3. glue 3 or 4 length together repeat the process with the rest
4. although the timber is already dressed you will need to redress all section as there will be variations in the timber
5. this is where it gets a bit harder you have a choice of drilling all sections and joint all section with threaded rod or glue and clamp all section together.
The same process can be used for the legs.Or use solid timber 80x80 pine if you like.
once you have the top completed grab a shooting plan and plan the high spots.(best results)
I would used all hardwood but its your choice as there will be a cost factor greater than pine
hope this helps
Thank You @MitchellMc & @r23on for the quick response i think laminating boards will be the go, i have two ozito uni jaws workbench sawhorses and im going to pick up 6 or so heavy duty irwin clamps. I like the suggestion of using dowel as well as glue for the laminating.
I was planning on two separate sections for the top 400x1500x90 with a tool well/slots running down the middle 40x1500x90. (the thickness of the top im not set on yet as im still deciding on the types of vices to include)
Originally i thought of laminating the legs as well but i saw 100x100 Merbau solid posts and wondered if they would be a good choice then using pine for the rails/bracing.

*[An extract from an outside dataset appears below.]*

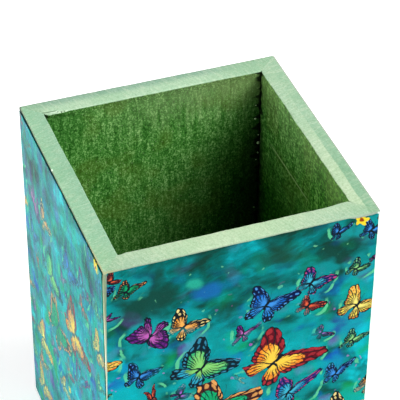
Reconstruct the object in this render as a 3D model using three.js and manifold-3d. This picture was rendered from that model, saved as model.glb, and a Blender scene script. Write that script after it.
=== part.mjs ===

The Irwin heavy-duty clamps would be a good choice for this project @mike79. You'll also be able to re-use them for a multitude of other projects, which you'll no doubt build on your new workbench. The Merbau posts would certainly be a solid choice for the legs, and with bracing, the whole table should be rock-solid.
Have you done any sketches of your bench? I trust our members would be interested in seeing them.
A point of interest if you are going to use dowels make sure that all holes align correctly with the mating part other wise you will have a lot of reworking to do as most doweling jig on the market for multiple holes will not cut the mustard dowel alignment is critical.